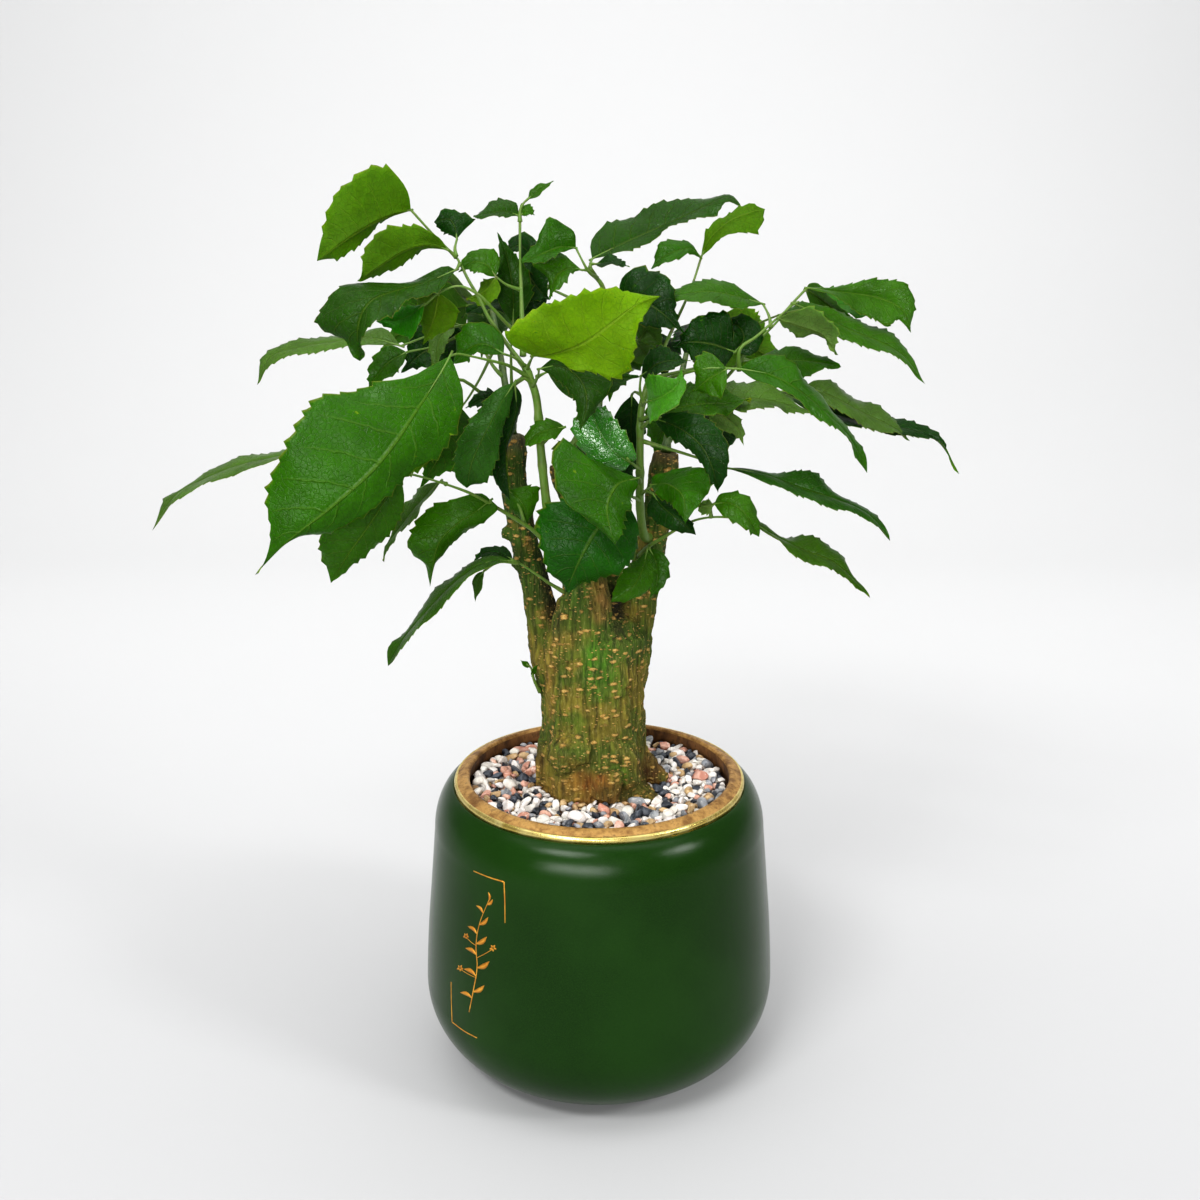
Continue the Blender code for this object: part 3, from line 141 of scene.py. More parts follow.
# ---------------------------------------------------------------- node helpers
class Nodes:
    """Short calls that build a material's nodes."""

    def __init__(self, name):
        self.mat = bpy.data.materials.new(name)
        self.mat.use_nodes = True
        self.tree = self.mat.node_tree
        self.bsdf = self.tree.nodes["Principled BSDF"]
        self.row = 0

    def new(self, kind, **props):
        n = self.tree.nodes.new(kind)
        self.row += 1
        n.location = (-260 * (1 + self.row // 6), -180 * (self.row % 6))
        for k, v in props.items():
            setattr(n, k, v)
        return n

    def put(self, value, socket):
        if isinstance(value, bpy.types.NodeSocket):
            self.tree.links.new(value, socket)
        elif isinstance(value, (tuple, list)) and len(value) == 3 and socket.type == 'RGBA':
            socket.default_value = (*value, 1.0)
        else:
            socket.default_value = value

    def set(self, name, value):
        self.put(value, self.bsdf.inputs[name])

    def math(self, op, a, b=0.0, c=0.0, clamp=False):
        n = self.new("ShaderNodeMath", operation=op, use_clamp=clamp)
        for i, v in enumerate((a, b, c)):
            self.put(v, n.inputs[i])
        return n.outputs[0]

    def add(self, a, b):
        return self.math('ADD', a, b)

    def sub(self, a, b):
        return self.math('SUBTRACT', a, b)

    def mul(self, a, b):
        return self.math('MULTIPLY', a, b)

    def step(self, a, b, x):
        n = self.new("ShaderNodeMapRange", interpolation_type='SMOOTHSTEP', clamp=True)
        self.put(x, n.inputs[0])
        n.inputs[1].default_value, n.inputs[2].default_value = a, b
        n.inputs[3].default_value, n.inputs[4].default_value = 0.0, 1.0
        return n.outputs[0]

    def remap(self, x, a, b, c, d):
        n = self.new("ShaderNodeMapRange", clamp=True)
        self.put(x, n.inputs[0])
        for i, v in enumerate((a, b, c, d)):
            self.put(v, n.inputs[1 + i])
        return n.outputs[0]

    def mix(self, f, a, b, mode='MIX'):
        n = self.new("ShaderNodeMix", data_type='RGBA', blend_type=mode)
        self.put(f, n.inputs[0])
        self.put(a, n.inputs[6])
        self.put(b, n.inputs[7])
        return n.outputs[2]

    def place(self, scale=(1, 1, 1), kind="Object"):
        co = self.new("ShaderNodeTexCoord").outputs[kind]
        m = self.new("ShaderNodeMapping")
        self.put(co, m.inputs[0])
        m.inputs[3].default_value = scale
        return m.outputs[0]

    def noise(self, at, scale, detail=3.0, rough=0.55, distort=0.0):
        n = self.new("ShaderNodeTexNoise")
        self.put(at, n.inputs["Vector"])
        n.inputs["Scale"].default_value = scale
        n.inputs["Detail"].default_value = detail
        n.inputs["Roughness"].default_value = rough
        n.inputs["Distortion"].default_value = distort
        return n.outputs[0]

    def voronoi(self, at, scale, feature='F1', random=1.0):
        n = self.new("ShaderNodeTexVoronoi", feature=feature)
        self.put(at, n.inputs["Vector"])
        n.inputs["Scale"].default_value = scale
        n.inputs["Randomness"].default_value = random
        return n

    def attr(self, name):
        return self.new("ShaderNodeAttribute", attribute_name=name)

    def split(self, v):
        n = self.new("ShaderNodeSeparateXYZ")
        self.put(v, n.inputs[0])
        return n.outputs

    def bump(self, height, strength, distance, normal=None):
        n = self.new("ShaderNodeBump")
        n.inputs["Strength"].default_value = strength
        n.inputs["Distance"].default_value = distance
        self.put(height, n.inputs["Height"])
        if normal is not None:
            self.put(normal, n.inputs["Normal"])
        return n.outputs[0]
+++
Copy the lines from the start of the data verbatim, stopping after the line containing "calls that build".

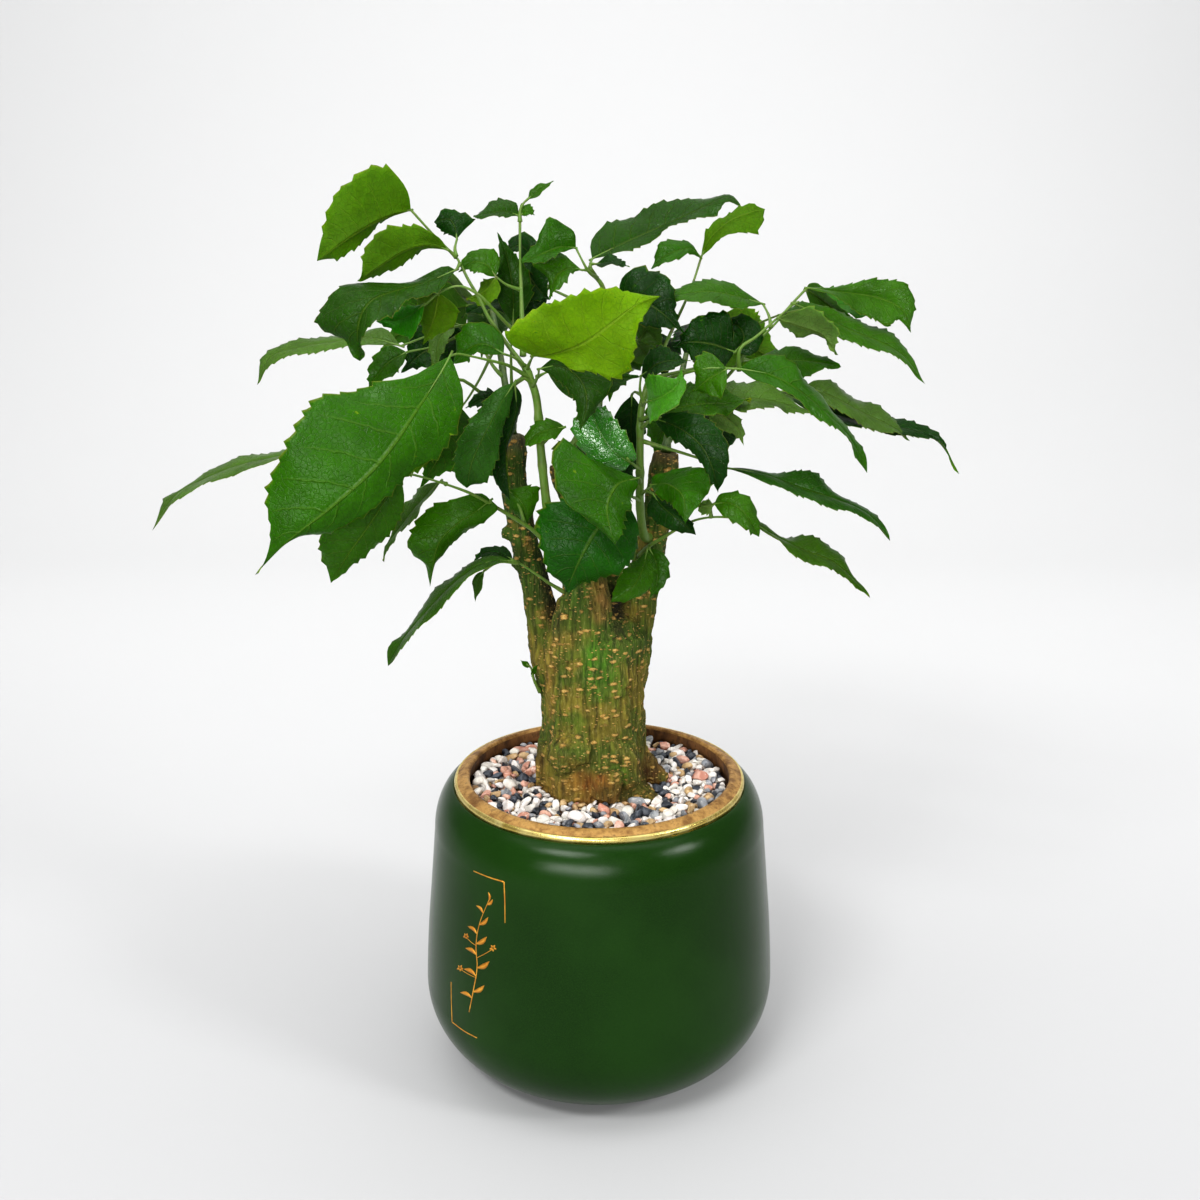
Continue the Blender code for this object: part 3, from line 141 of scene.py. More parts follow.
# ---------------------------------------------------------------- node helpers
class Nodes:
    """Short calls that build a material's nodes."""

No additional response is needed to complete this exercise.